■ Records for the exercise
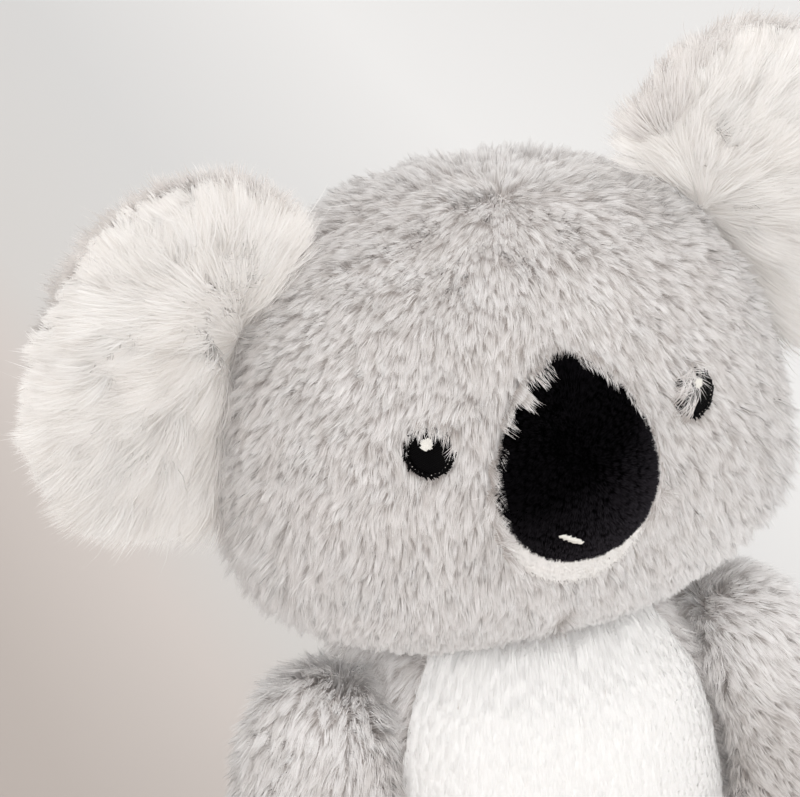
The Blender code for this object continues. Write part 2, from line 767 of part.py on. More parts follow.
def leg_cap(along, inset, angles, rings):
    """Rings that close the leg's stuffing against the torso or the sole."""
    rows = []
    for fill in np.linspace(0.0, 1.0, rings, endpoint=False):
        row = []
        for angle in angles:
            place = leg_start(angle, inset, fill) if along is None else along
            row.append(leg_point(place, angle, inset, fill))
        rows.append(row)
    return rows


def make_legs(grey, white, stuffing, carriers):
    """Top and under panel, sole and stuffing of each leg."""
    half_turn = math.pi
    way = np.array((math.sin(LEG_SPLAY), -math.cos(LEG_SPLAY), 0.0))
    panels = (("top", 0.0, half_turn), ("under", half_turn, 2 * half_turn))
    angles = np.linspace(0.0, 2 * half_turn, 2 * LIMB_STEPS, endpoint=False)
    core_inset = PILE + STUFFING_GAP
    core = [*leg_cap(None, core_inset, angles, CAP_RINGS)]
    core += list(leg_grid(core_inset, 0.0, 2 * half_turn, 2 * LIMB_STEPS)[:, :-1])
    core += leg_cap(1.0, core_inset, angles, CAP_RINGS)[::-1]
    sole = []
    for rise, edge in ((SEAM_GAP, 0.0), (SEAM_GAP + SOLE_CLOTH, SOLE_CLOTH / 2)):
        rows = []
        for fill in np.linspace(0.0, 1.0, BUTTON_RINGS):
            row = [leg_point(1.0, angle, edge, fill) + rise * way for angle in angles]
            rows.append(row)
        sole.append(np.array(rows))
    for side, sign in (("left", 1.0), ("right", -1.0)):
        flip = np.array((sign, 1.0, 1.0))
        carrier = carriers[side]
        for label, start, end in panels:
            half_gap = SEAM_GAP / 2 / THIGH_RADIUS
            outer = leg_grid(0.0, start + half_gap, end - half_gap, LIMB_STEPS) * flip
            inner = leg_grid(PILE, start + half_gap, end - half_gap, LIMB_STEPS) * flip
            piece("leg_" + side + "_" + label + "_panel", shell(outer, inner), grey, carrier)
        faces = quads(np.array(core) * flip, wrap=True)
        piece("leg_" + side + "_stuffing", faces, stuffing, carrier)
        faces = shell(*(face * flip for face in sole), wrap=True)
        piece("leg_" + side + "_sole", faces, white, carrier)


def hip_place():
    """Middle of the left hip crease, where the thigh's top meets the torso."""
    top = leg_point(leg_start(math.pi / 2, 0.0, 1.0), math.pi / 2, 0.0, 1.0)
    return top + np.array((0.0, 0.0, HIP_CREASE_GAP))


def shoulder_place():
    """Middle of the left shoulder crease, at the top of the arm's pressed side."""
    top, _ = arm_centre(0.0)
    height = TORSO_HEIGHT - ARM_TOP_BELOW_NECK
    return np.array((torso_side(top[1], height, PRESS_GAP), top[1], height))


def main():
    """Builds the toy in an emptied scene."""
    for old in list(bpy.data.objects):
        bpy.data.objects.remove(old, do_unlink=True)

    grey = cloth("grey_long_pile", (0.60, 0.56, 0.54), 0.95)
    white = cloth("white_short_pile", (0.88, 0.87, 0.85), 0.95)
    white_long = cloth("white_long_pile", (0.86, 0.84, 0.82), 0.95)
    off_white = cloth("off_white_velour", (0.80, 0.79, 0.76), 0.9)
    black = cloth("black_velour", (0.008, 0.007, 0.008), 0.9)
    thread = cloth("black_thread", (0.006, 0.006, 0.006), 0.5)
    glint = cloth("white_thread", (0.85, 0.84, 0.80), 0.5)
    stuffing = cloth("polyester_stuffing", (0.90, 0.90, 0.90), 1.0)
    pellets = cloth("pellet_bag_cloth", (0.75, 0.74, 0.70), 0.9)

    make_torso(grey, white, stuffing, pellets)
    head = joint("neck_axis", NECK)
    make_head(grey, stuffing, head)
    make_face(black, thread, glint, off_white, stuffing, head)

    axes = {"ear": {}, "shoulder": {}, "hip": {}}
    for side, sign in (("left", 1.0), ("right", -1.0)):
        places = (ear_base(sign)[0] + HEAD_CENTRE, shoulder_place(), hip_place())
        for name, place in zip(axes, places):
            here = place * np.array((sign, 1.0, 1.0))
            axes[name][side] = joint(name + "_axis_" + side, here)
    make_ears(white_long, grey, axes["ear"])
    make_arms(grey, stuffing, axes["shoulder"])
    make_legs(grey, white, stuffing, axes["hip"])


main()
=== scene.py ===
import itertools
import json
import math

import bpy
import numpy as np
from mathutils import Matrix, Vector
from mathutils.bvhtree import BVHTree


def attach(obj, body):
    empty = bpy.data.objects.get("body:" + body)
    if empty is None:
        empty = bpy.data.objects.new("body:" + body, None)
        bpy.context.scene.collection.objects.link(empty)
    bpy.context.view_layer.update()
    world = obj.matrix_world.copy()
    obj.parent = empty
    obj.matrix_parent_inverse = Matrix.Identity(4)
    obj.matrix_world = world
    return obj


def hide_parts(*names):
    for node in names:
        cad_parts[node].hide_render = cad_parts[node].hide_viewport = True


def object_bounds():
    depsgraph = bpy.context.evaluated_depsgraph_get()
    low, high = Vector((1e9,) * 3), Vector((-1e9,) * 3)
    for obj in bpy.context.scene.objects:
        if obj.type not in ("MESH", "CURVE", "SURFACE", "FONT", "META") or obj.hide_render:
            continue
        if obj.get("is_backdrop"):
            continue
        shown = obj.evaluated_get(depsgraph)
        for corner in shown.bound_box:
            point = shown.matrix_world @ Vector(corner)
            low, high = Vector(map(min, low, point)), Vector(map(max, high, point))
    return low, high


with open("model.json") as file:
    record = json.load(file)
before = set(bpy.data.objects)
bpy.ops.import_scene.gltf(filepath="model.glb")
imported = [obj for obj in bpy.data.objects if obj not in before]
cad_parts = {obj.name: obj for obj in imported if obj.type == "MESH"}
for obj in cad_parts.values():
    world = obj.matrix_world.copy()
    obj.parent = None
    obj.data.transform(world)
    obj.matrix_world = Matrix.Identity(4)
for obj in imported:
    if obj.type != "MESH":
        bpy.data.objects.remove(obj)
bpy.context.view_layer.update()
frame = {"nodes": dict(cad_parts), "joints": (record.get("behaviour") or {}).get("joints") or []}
nodes = frame["nodes"]


# Camera: a long lens looks down on the toy's right cheek from close by, so that the
# head fills the picture and the body runs out of it.
HEAD_CENTRE = np.array((0.0, 0.0289, 0.1773))
CAMERA_AZIMUTH = math.radians(-17.5)
CAMERA_HEIGHT_ANGLE = math.radians(26.0)
CAMERA_ROLL = math.radians(-4.6)
CAMERA_DISTANCE = 0.9
PICTURE_WIDTH = 0.200
HEAD_RIGHT_OF_MIDDLE = 0.0235
HEAD_BELOW_MIDDLE = 0.0029

sin_a, cos_a = math.sin(CAMERA_AZIMUTH), math.cos(CAMERA_AZIMUTH)
sin_e, cos_e = math.sin(CAMERA_HEIGHT_ANGLE), math.cos(CAMERA_HEIGHT_ANGLE)
level = np.array((cos_a, sin_a, 0.0))
upward = np.array((-sin_a * sin_e, cos_a * sin_e, cos_e))
towards = np.array((sin_a * cos_e, -cos_a * cos_e, sin_e))
right = math.cos(CAMERA_ROLL) * level + math.sin(CAMERA_ROLL) * upward
over = math.cos(CAMERA_ROLL) * upward - math.sin(CAMERA_ROLL) * level
eye_place = HEAD_CENTRE + towards * CAMERA_DISTANCE
eye_place = eye_place - right * HEAD_RIGHT_OF_MIDDLE + over * HEAD_BELOW_MIDDLE
lens = bpy.data.cameras.new("camera")
lens.sensor_width = 36.0
lens.lens = CAMERA_DISTANCE / PICTURE_WIDTH * 36.0
camera = bpy.data.objects.new("camera", lens)
turn = np.eye(4)
turn[:3, 0], turn[:3, 1], turn[:3, 2], turn[:3, 3] = right, over, towards, eye_place
camera.matrix_world = Matrix(turn.tolist())
bpy.context.scene.collection.objects.link(camera)
bpy.context.scene.camera = camera


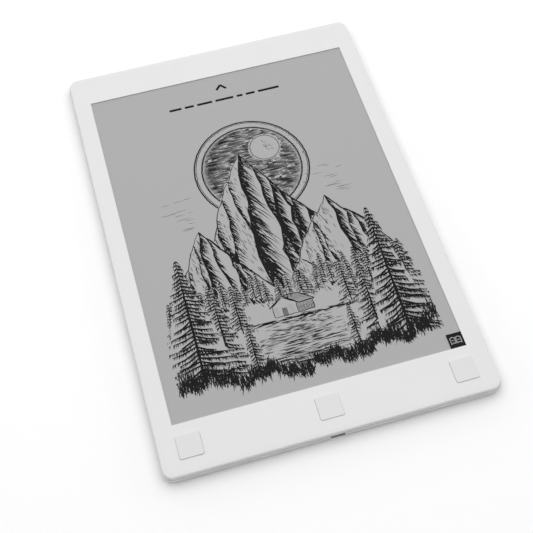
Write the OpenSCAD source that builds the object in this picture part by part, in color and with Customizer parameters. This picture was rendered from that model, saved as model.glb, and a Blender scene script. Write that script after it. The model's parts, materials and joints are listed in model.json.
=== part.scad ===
// E-reader: a thin slate with a matte e-paper screen, three square front keys,
// a power key on the top edge and a charging socket on the bottom edge.
// Millimetres. Origin at the middle of the underside, +Y to the top edge, +Z out of the screen.

/* [Body] */
// Overall width
body_w = 177; // [177:1:186]
// Overall length
body_l = 256; // [256:1:266]
// Overall thickness over the rear pads
body_t = 6.7; // [6.7:0.1:7.6]
// Radius of the four outer corners seen from the front
corner_r = 6; // [5.5:0.5:12]
// Radius that rounds the front edge over
edge_r = 1.4; // [1.2:0.1:2.2]
// Height of the seam between the rear shell and the front frame
seam_gap = 0.3; // [0.2:0.05:0.3]

/* [Screen] */
// Width of the visible screen
win_w = 156; // [150:0.2:157.2]
// Length of the visible screen
win_l = 208.2; // [200:0.1:209.7]
// How far the screen's middle sits above the body's middle
win_up = 3; // [2.5:0.1:4]

/* [Front keys] */
// Width of each square key
key_w = 12.4; // [11:0.1:12.6]
// Length of each square key
key_l = 12.1; // [11:0.1:12.2]
// Gap round each key
key_gap = 0.1; // [0.1:0.02:0.3]
// Corner radius of each key
key_r = 1; // [0.6:0.1:2]
// How far a key goes in
key_travel = 0.35; // [0.2:0.05:0.35]

/* [Edge fittings] */
// Width of the power key on the top edge
power_w = 13; // [9:0.5:16]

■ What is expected
Nothing outside the span should appear: copy exactly from the line with "make_torso(grey, white, stuffing, pellets)" through the line with "return low, high".

■ Task output
    make_torso(grey, white, stuffing, pellets)
    head = joint("neck_axis", NECK)
    make_head(grey, stuffing, head)
    make_face(black, thread, glint, off_white, stuffing, head)

    axes = {"ear": {}, "shoulder": {}, "hip": {}}
    for side, sign in (("left", 1.0), ("right", -1.0)):
        places = (ear_base(sign)[0] + HEAD_CENTRE, shoulder_place(), hip_place())
        for name, place in zip(axes, places):
            here = place * np.array((sign, 1.0, 1.0))
            axes[name][side] = joint(name + "_axis_" + side, here)
    make_ears(white_long, grey, axes["ear"])
    make_arms(grey, stuffing, axes["shoulder"])
    make_legs(grey, white, stuffing, axes["hip"])


main()
=== scene.py ===
import itertools
import json
import math

import bpy
import numpy as np
from mathutils import Matrix, Vector
from mathutils.bvhtree import BVHTree


def attach(obj, body):
    empty = bpy.data.objects.get("body:" + body)
    if empty is None:
        empty = bpy.data.objects.new("body:" + body, None)
        bpy.context.scene.collection.objects.link(empty)
    bpy.context.view_layer.update()
    world = obj.matrix_world.copy()
    obj.parent = empty
    obj.matrix_parent_inverse = Matrix.Identity(4)
    obj.matrix_world = world
    return obj


def hide_parts(*names):
    for node in names:
        cad_parts[node].hide_render = cad_parts[node].hide_viewport = True


def object_bounds():
    depsgraph = bpy.context.evaluated_depsgraph_get()
    low, high = Vector((1e9,) * 3), Vector((-1e9,) * 3)
    for obj in bpy.context.scene.objects:
        if obj.type not in ("MESH", "CURVE", "SURFACE", "FONT", "META") or obj.hide_render:
            continue
        if obj.get("is_backdrop"):
            continue
        shown = obj.evaluated_get(depsgraph)
        for corner in shown.bound_box:
            point = shown.matrix_world @ Vector(corner)
            low, high = Vector(map(min, low, point)), Vector(map(max, high, point))
    return low, high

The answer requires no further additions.